Dakar is a thriving metropolis. There are so many people, street vendors and cars everywhere. We have to cross a giant highway to get to school (which is terrifying since pedestrians have no rights) and I feel like I’m always a bit anxious when I cross. They have three main neighborhoods where students live. I live in the furthest one which is called Ouakam. Try to search for pictures from Oaukum on the internet to see where I live. This is a developing country so that means that there are livestock on the streets, dirt roads, no dependable source of running water, and frequent electricity cuts. I’m learning to shower out of a bucket and enjoy being sweaty and smelly all the time.
The food is crazy delicious. Of course the main dish is rice and fish, but my host mom explained that she likes a variety of food. Everyone here eats out of one large bowl. Normally they eat with their hands, yet my family has adopted silverware after having been a host family for 6 years. Most of the dishes are very simple- lentils, french fries, rice, onions, etc. My favorite is the fruit, especially the MANGOS! They are so delicious! I eat about three a day because it also costs only one dollar for a kilo. I’m loving the food and so far no illness.
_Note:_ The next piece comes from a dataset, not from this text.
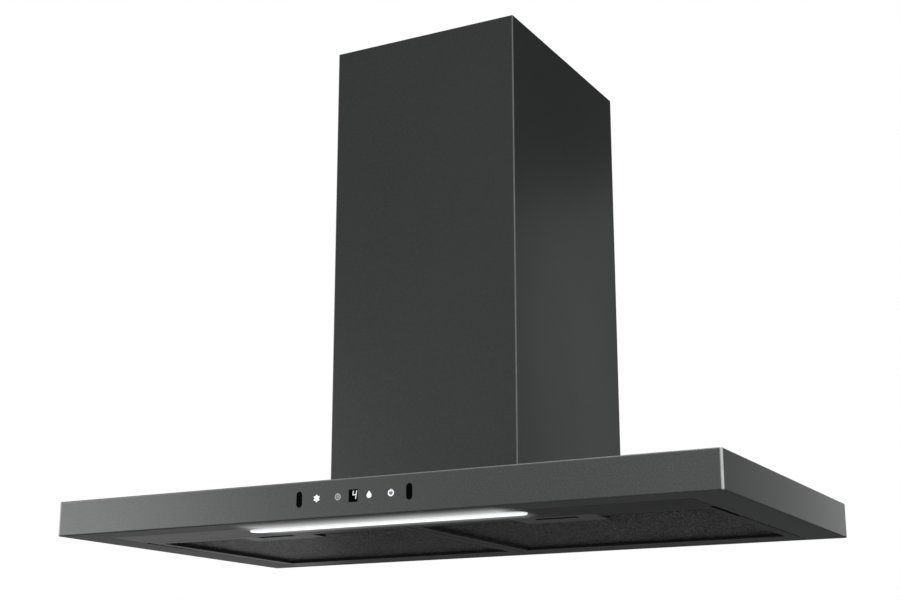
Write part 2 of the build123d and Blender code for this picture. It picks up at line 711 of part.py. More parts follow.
def filter_frame():
    """A folded steel tray with a hemmed window, two hanging tabs and a grip notch outside."""
    wall = FILTER_SHEET
    notch_x = FILTER_OUTER_X - FILTER_NOTCH_DEPTH
    notch_y = FILTER_FRONT + FILTER_NOTCH_LENGTH
    tray = block((FILTER_INNER_X, FILTER_OUTER_X), (FILTER_FRONT, FILTER_REAR), (BOTTOM, FILTER_TOP))
    full_z = (BOTTOM - PAST, FILTER_TOP + PAST)
    tray -= block((notch_x, FILTER_OUTER_X + PAST), (FILTER_FRONT - PAST, notch_y), full_z)
    inside_z = (BOTTOM + wall, FILTER_TOP - wall)
    inside_y = (FILTER_FRONT + wall, FILTER_REAR - wall)
    tray -= block((FILTER_INNER_X + wall, notch_x - wall), inside_y, inside_z)
    tray -= block((notch_x - wall, FILTER_OUTER_X - wall), (notch_y + wall, FILTER_REAR - wall), inside_z)
    window_x = (FILTER_INNER_X + FILTER_BORDER, FILTER_OUTER_X - FILTER_BORDER)
    window_y = (FILTER_FRONT + FILTER_FRONT_BORDER, FILTER_REAR - FILTER_BORDER)
    hem = block(
        (window_x[0] - wall, window_x[1] + wall),
        (window_y[0] - wall, window_y[1] + wall),
        (BOTTOM + wall / 2, MESH_BOTTOM),
    )
    tray += hem
    tray -= block(window_x, window_y, full_z)
    tray -= latch_pocket(SEAT_GAP)
    for middle in (FILTER_INNER_X + TAB_INSET, FILTER_OUTER_X - TAB_INSET):
        tray += block(
            (middle - TAB_WIDTH / 2, middle + TAB_WIDTH / 2),
            (FILTER_REAR - wall / 2, FILTER_REAR + TAB_REACH),
            (TAB_BOTTOM, TAB_BOTTOM + TAB_SHEET),
        )
    return tray


def filter_mesh():
    """The pack of aluminium mesh, seated on the tray's hem."""
    gap = FILTER_SHEET + MESH_CLEARANCE
    pack = block(
        (FILTER_INNER_X + gap, FILTER_OUTER_X - FILTER_NOTCH_DEPTH - gap),
        (FILTER_FRONT + gap, FILTER_REAR - gap),
        (MESH_BOTTOM, FILTER_TOP - FILTER_SHEET),
    )
    return pack - latch_pocket(SEAT_GAP + MESH_CLEARANCE)


def latch_plate():
    """The smooth tray at the middle of the filter's front edge, with the finger slot."""
    half = LATCH_PLATE_LENGTH / 2
    wall = LATCH_SHEET
    top = FILTER_TOP - FILTER_SHEET
    x = (FILTER_CENTRE_X - half, FILTER_CENTRE_X + half)
    plate = block(x, (FILTER_FRONT, LATCH_REAR), (BOTTOM, top))
    plate -= block(
        (x[0] + wall, x[1] - wall), (FILTER_FRONT + wall, LATCH_REAR - wall), (BOTTOM + wall, top + PAST)
    )
    half_slot = FINGER_SLOT_LENGTH / 2
    slot_x = (FILTER_CENTRE_X - half_slot, FILTER_CENTRE_X + half_slot)
    plate -= block(slot_x, (SLOT_FRONT_Y, SLOT_REAR_Y), (BOTTOM - PAST, BOTTOM + wall + PAST))
    tongue_half = TONGUE_WIDTH / 2 + TONGUE_CLEARANCE
    plate -= block(
        (FILTER_CENTRE_X - tongue_half, FILTER_CENTRE_X + tongue_half),
        (FILTER_FRONT - PAST, FILTER_FRONT + wall + PAST),
        (BOTTOM + wall, SLIDER_BOTTOM + SLIDER_SHEET + SEAT_GAP),
    )
    return plate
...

My Host FamilySo the best part so far is my host family. They insist that I call them ” Mama” and “Papa” along with my three brothers and one sister. Here are their names so you can get some sort of idea of who I’m living with: Simon Pierre, Bernadette, Christian (26), Amelie (23), Pappi (17), and Benoit (9). My little brother Benoit already loves me so much– he follows me around, copies what I do, always wants to play and gets sad every time I have to leave. My very first night with the family almost felt like I was in the United States. We had spaghetti for dinner and after we all played UNO! I am super blessed to be living with a family that shares my beliefs and has made me feel at home so quickly.
As I said, there is so much that has happened and so many people I have met! I am really missing feeling dry and smelling clean, but I know I will soon get over that. There is so much talk about EBOLA and with one case emerging in Senegal, I am trying to enjoy each day and do as much as I can.